Defining the appropriate authentication scheme (that is, establishing a user's identity) for an application is critical to ensure only appropriate users can log into the application. As a developer, you must determine which pages do not require authentication (also known as public pages). These pages should never contain any sensitive information. You should also define authorization schemes to easily define access to different application components. It is very important to use the appropriate authorization on sensitive pages and the navigation controls (tabs, buttons, links, etc.) used to access the page(s). You can also use authorizations on processes, validations and computations to ensure only authorized users can maintain specific data.

One of the key security measures you can adopt is Session State Protection (SSP) to limit URL tampering. Such protection can be defined for pages, page items and application items. To prevent URL tampering, all possible components should be configured with SSP. The only exceptions should be public pages and page items which are used with JavaScript such as an item used as a parent in a cascading list of values. Please note that once session state protection is set using the built-in wizards that any new pages or items defined will need to have their protection set manually.

As a developers it is important for you to also understand hardening items, especially password items.
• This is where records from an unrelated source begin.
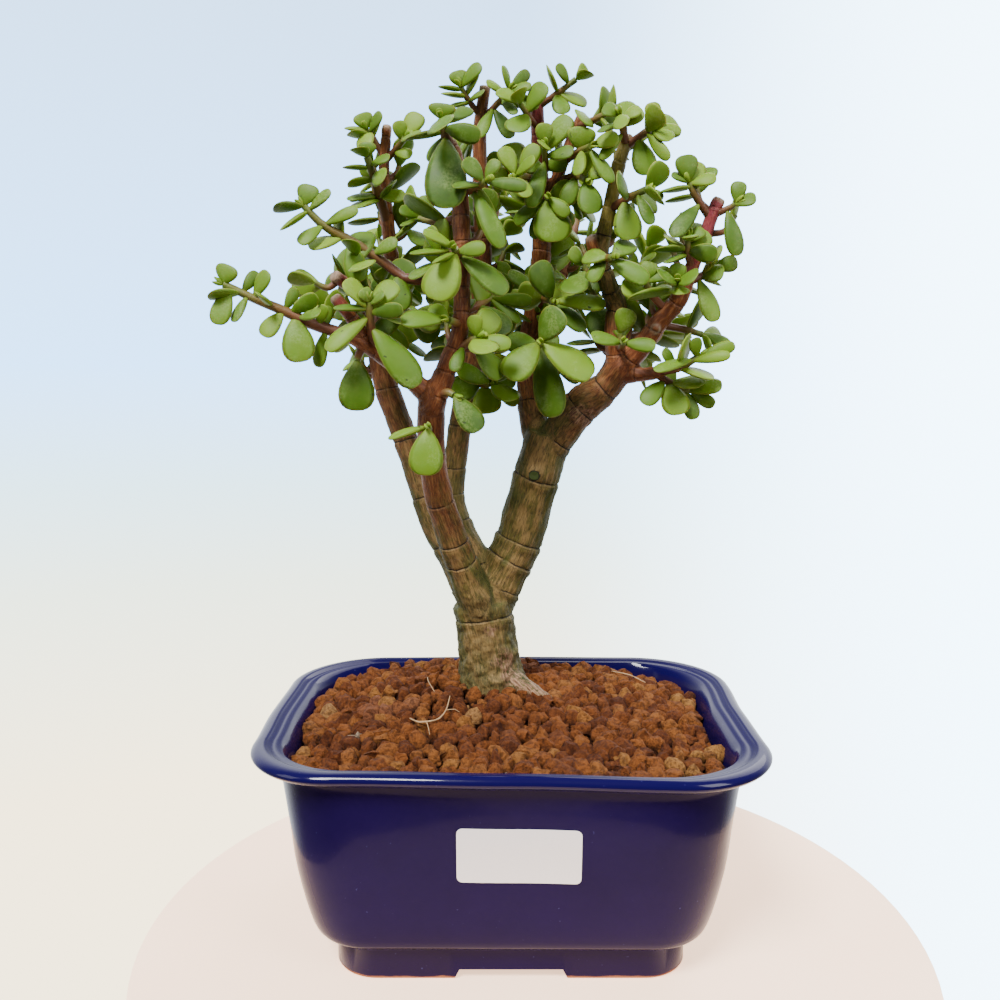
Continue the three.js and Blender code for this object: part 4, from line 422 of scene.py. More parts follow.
# small shoots inside the crown: where they start, how they grow and how clear they stay
BUDS = dict(limbs=("far_left_stem", "middle_stem", "front_branch", "centre_branch", "inner_right",
                   "outer_right", "top_right", "crown_stub", "upper_stub", "back_left", "back_middle",
                   "back_right", "back_outer"),
            sample=2.0, step=5.0, back_step=0.6, end=0.93, low=176, high=248, sides=3, front=-0.35,
            twig=(5.0, 10.0), girth=(1.1, 0.8), pairs=(0.7, 1.0), leaf=(7.5, 11.5), least=2,
            clear=1.7, inset=0.5)
TIP_MATCH = 0.05  # a solid's leaf is found when its tip lies this near
BOX_MARGIN = 0.00002  # metres


# ---- Numbers and lines --------------------------------------------------------------------------
def placed(points):
    """Places about the pot's centre line in millimetres as places in the frame."""
    return (np.asarray(points, float) - MIDDLE) * MM


def draw(i, j):
    """A repeatable number from 0 to 1 for two counters."""
    s = math.sin(i * 12.9898 + j * 78.233) * 43758.5453
    return s - math.floor(s)


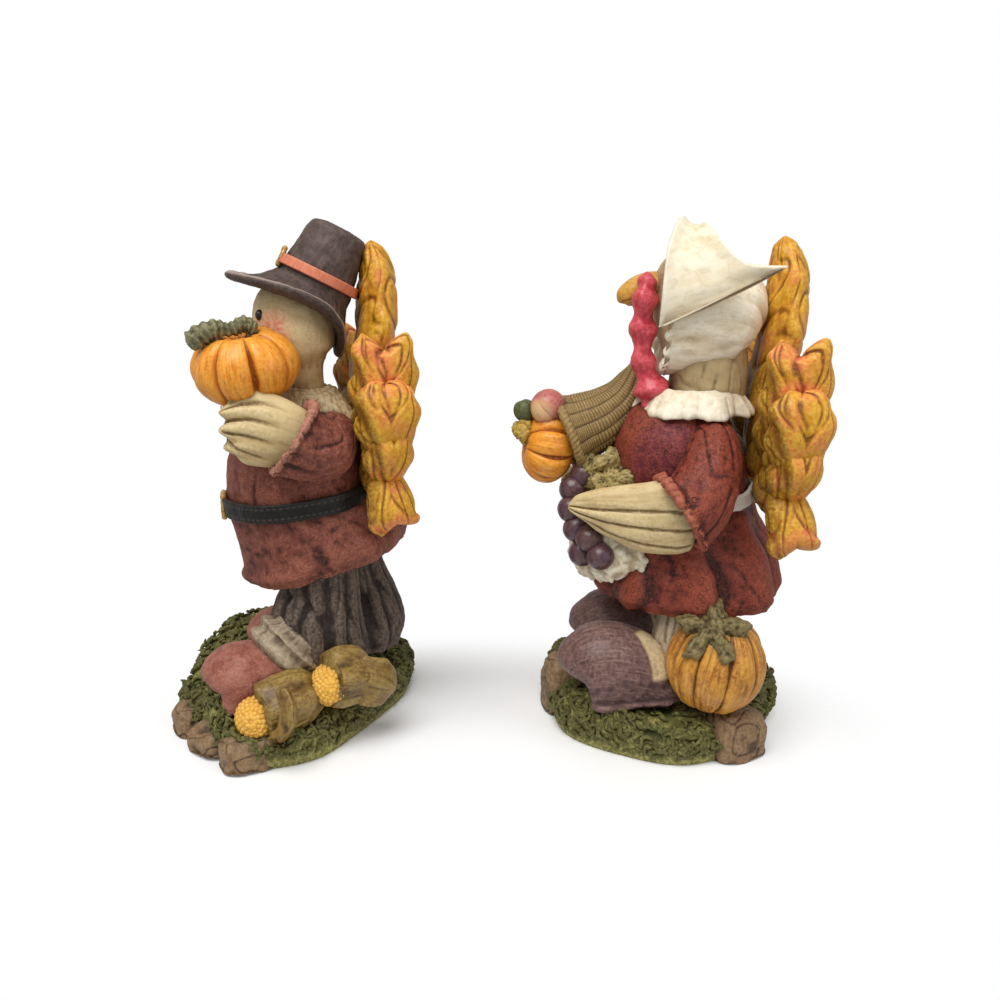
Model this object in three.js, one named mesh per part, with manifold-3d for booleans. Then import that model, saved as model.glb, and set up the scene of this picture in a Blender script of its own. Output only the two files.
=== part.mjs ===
// A pair of hand-painted cast resin harvest turkeys. The gentleman wears a tall hat and holds a pumpkin.
// The lady wears a winged bonnet and holds a horn of plenty. Each sculpted element is a solid of its own.
// Millimetres, +Z up. Both figures face -X, side by side, and the origin is under the middle of the pair.
import * as THREE from "three";
import { mergeVertices } from "three/addons/utils/BufferGeometryUtils.js";
import Module from "manifold-3d";

const wasm = await Module();
wasm.setup();

// Sizes of the pair
const GLUE_GAP = 0.3; // the seam between two elements
const SPACING = 116.3; // from the middle of one figure to the middle of the other
const MAN_TURN_SHARE = 15 / 360; // how far round the gentleman is turned

// Bases: half sizes across, height of the ground under the feet, and extra height of the bank behind.
// The outline has one share for each twelfth of the way round, from +X through +Y.
const MAN_BASE = {
  halfLength: 40.5, halfDepth: 42, rise: 12, bank: 17, tuft: 1, middleShares: [0.086, 0.07],
  outlineShares: [0.86, 1.1, 1.06, 0.98, 0.97, 0.94, 0.98, 0.92, 1.07, 0.93, 0.72, 0.7],
};
const WOMAN_BASE = {
  halfLength: 38.5, halfDepth: 39.5, rise: 12, bank: 6, tuft: 1, middleShares: [0.03, 0.06],
  outlineShares: [0.96, 1.09, 1.04, 1, 1, 1.09, 0.99, 1.03, 0.97, 1, 0.92, 0.86],
};
// The section of a mound from its foot up: outward and upward
const BASE_RINGS_SHARES = [[0.93, 0], [1, 0.4], [0.96, 0.78], [0.84, 0.98], [0.5, 1.06], [0.2, 1.06]];
// Tufts of moss on the ground: how many waves round it, and from its foot to its crown
const TUFTS = { around: 12, up: 2.5 };

// Stones: half sizes, turn, and places as shares of the base
const MAN_STONE_FRONT = { long: 7.8, broad: 8, high: 9.4, turnShare: 0.03, placeShares: [-0.81, -0.16] };
const MAN_STONE_MIDDLE = { long: 8.4, broad: 8.6, high: 8.8, turnShare: 0.1, placeShares: [-0.65, -0.5] };
const MAN_STONE_NEAR = { long: 9.4, broad: 7.4, high: 10.8, turnShare: 0.04, placeShares: [-0.43, -0.79] };
const WOMAN_STONE_FRONT = { long: 6.5, broad: 9, high: 18, turnShare: 0.02, placeShares: [-0.85, 0.03] };
const WOMAN_STONE_NEAR = { long: 9.5, broad: 7.5, high: 14.6, turnShare: 0.08, placeShares: [0.42, -0.72] };
const BLOCKY_SHARE = 0.7; // how blocky a stone is: 1 is round
const BURIED_SHARE = 0.5; // how much of a stone's lower half the ground hides

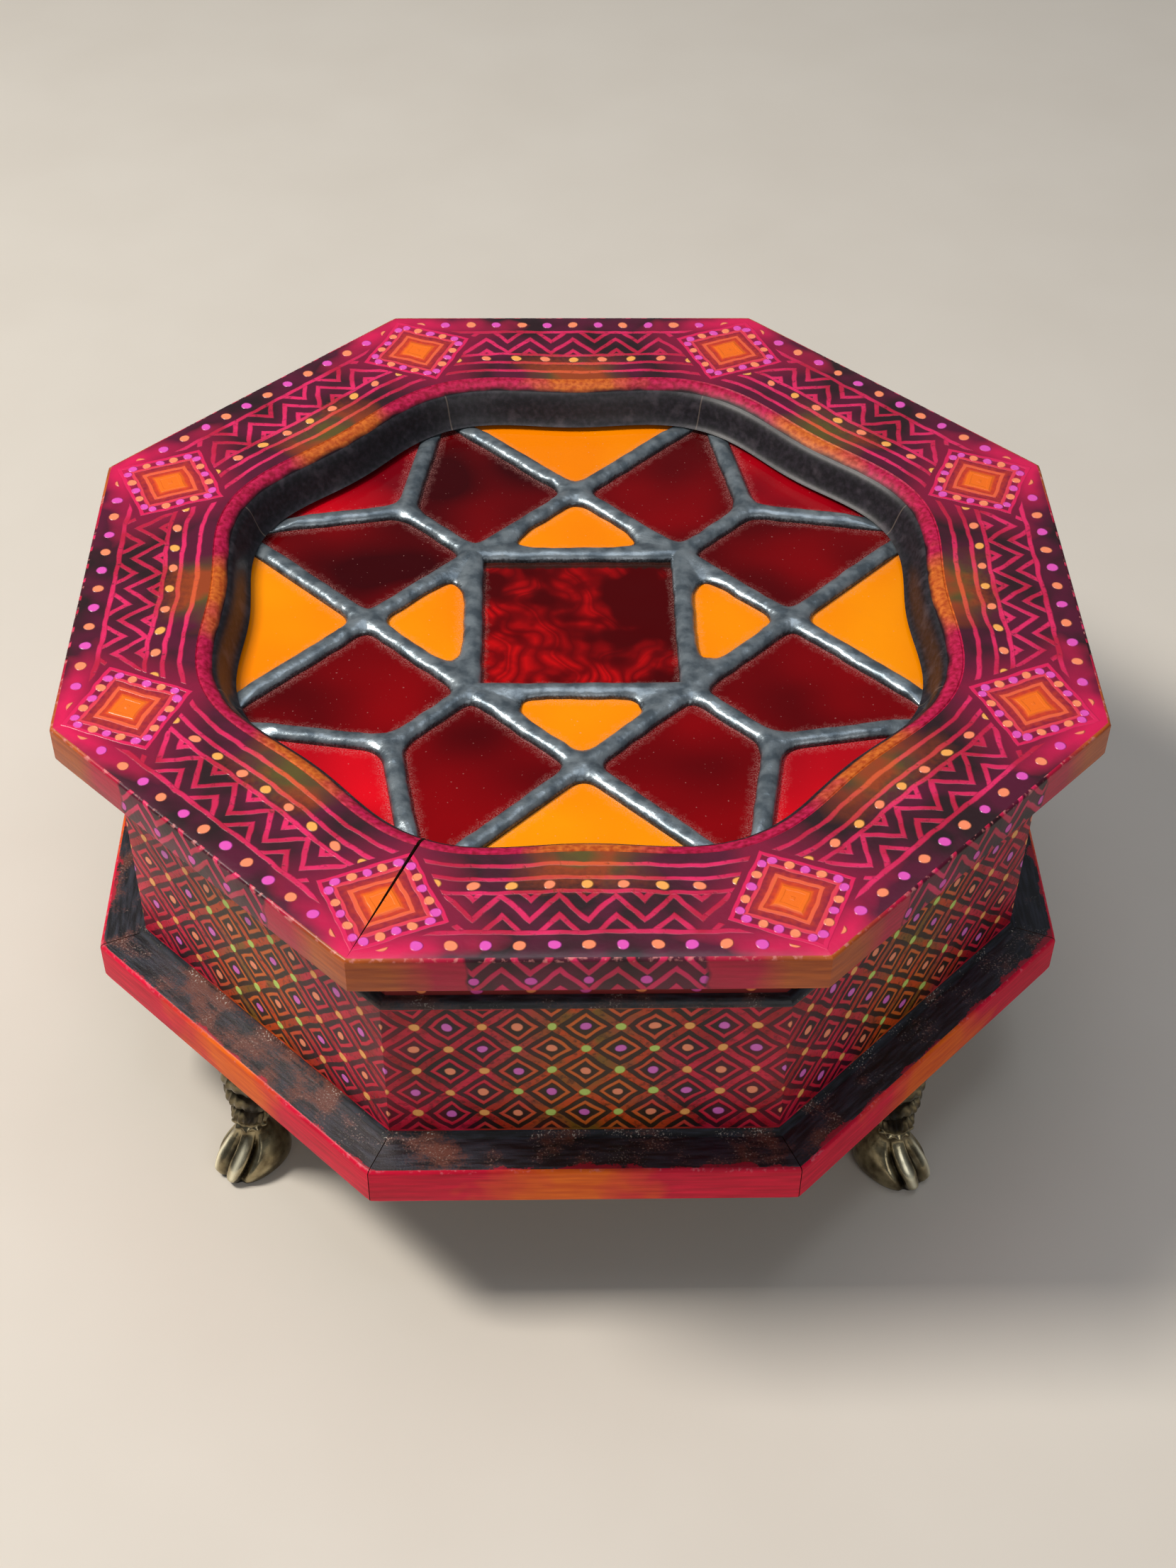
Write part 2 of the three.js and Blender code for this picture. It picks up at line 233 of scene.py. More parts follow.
def arc(apothem, level, radius, start, stop, steps=6):
    """Points along an arc in a board's section, as pairs of apothem and level."""
    turn = np.radians(np.linspace(start, stop, steps))
    return list(zip(apothem + radius * np.cos(turn), level + radius * np.sin(turn)))


def straight(zone, pairs):
    """Rows with straight runs along the side, for pairs of apothem and level."""
    return [(zone, octagon(apothem), level) for apothem, level in pairs]


def make_piece(name, points, faces, finishes, face_finish=None, fields=None, crease=40):
    """A mesh object from points in millimetres and faces of any number of corners. Each
    field gives three numbers for every point."""
    mesh = bpy.data.meshes.new(name)
    mesh.from_pydata((np.asarray(points) * MM).tolist(), [], faces)
    for finish in finishes:
        mesh.materials.append(finish.material)
    if face_finish is not None:
        mesh.polygons.foreach_set("material_index", np.asarray(face_finish, np.int32))
    for label, values in (fields or {}).items():
        field = mesh.attributes.new(label, "FLOAT_VECTOR", "POINT")
        field.data.foreach_set("vector", np.asarray(values, np.float32).ravel())
    mesh.shade_smooth()
    mesh.set_sharp_from_angle(angle=math.radians(crease))
    piece = bpy.data.objects.new(name, mesh)
    bpy.context.scene.collection.objects.link(piece)
    return piece


def board(name, side, rows, finishes, drawn_back=(0, 0)):
    """One of eight boards, mitred at both ends. A row is (zone, distance from the axis at
    each angle, level). The rows go round the section, up the outside and down the inside,
    and a zone's finish covers the strip from its row to the next. Each end may draw back
    from its mitre, by a distance for each row. The field Board holds each point's place
    along the side, out from the axis and up."""
    distance = np.array([row[1] for row in rows])
    level = np.array([np.broadcast_to(row[2], STEPS_ALONG) for row in rows])
    count, wide = distance.shape
    along, out = distance * np.sin(side_angle), distance * np.cos(side_angle)
    along[:, 0] += drawn_back[0]
    along[:, -1] -= drawn_back[1]
    turn = side * 2 * HALF_SIDE - math.pi / 2
    x = out * math.cos(turn) - along * math.sin(turn)
    y = out * math.sin(turn) + along * math.cos(turn)
    j, i = np.meshgrid(np.arange(count), np.arange(wide - 1), indexing="ij")
    k = (j + 1) % count
    quads = np.stack([j * wide + i, j * wide + i + 1, k * wide + i + 1, k * wide + i], -1)
    first = np.arange(count) * wide
    faces = quads.reshape(-1, 4).tolist() + [first.tolist(), (first + wide - 1)[::-1].tolist()]
    zones = list(finishes)
    face_finish = np.repeat([zones.index(row[0]) for row in rows], wide - 1).tolist()
    face_finish += [zones.index("cut")] * 2
    return make_piece(name, np.stack([x, y, level], -1).reshape(-1, 3), faces,
                      finishes.values(), face_finish,
                      {"Board": np.stack([along, out, level], -1).reshape(-1, 3)})


class Paint(Finish):
    """Brush painting on a board: strokes and dots are laid one over another, each a
    little raised, and they wander a little as a hand does."""

    def __init__(self, name, wander=0.5, size=7.0, **constants):
        super().__init__(name, Coat_Roughness=0.2, **constants)
        cloud = self.node("TexNoise", None, {"Vector": self.place, "Scale": 1 / size,
                                             "Detail": 1.5}).outputs["Color"]
        shift = self.node("VectorMath", {"operation": "SUBTRACT"},
                          {0: cloud, 1: (0.5, 0.5, 0.5)}).outputs[0]
        moved = self.node("VectorMath", {"operation": "MULTIPLY_ADD"},
                          {0: shift, 1: (wander * 3,) * 3, 2: self.field("Board")}).outputs[0]
        self.along, self.out, self.level = self.axes(moved)
        self.aside = abs(self.along)
        self.streaks = self.noise(1.3, 3.0)
        self.cloud = self.noise(13, 2.0)
        self.height = self.streaks * 0.35
        self.to_mitre = abs(self.out * math.sin(HALF_SIDE) - self.aside * math.cos(HALF_SIDE))
        self.colour = None

    def lay(self, mask, colour, thick=0.5):
        """Lays a colour where the mask is 1, and raises the surface there."""
        self.colour = self.mix(self.colour, colour, mask)
        if thick:
            self.height = mask * thick + self.height

    def dots(self, across, along, size, colour, where=1.0):
        """Round dots of thick paint, where two numbers are both close to 0."""
        mask = across.length(along).ramp(size / 2 + 0.15, size / 2 - 0.15)
        self.lay(mask * where, colour, 1.3)

    def dry(self, depth=0.16):
        return self.wear(Base_Color=self.colour, Normal=self.bump(self.height, depth))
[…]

Password items should not be saved or encrypted in session state and have restricted session state protection. Where available, you should ensure that Form items have the HTML escaped. It is also advisable to restrict the enterable characters for text items to limit cross site-scripting and other injection attacks. Report regions and dynamic output should also be escaped to prevent attacks.

As a best practice, once you have completed development of your application run the Application Advisor (under Utilities). This includes many checks for conditions which could present security vulnerabilities. There are also third party tools available which extensively analyze applications for vulnerabilities. The two tools currently available are APEXSec Security Tool and APEX-SERT.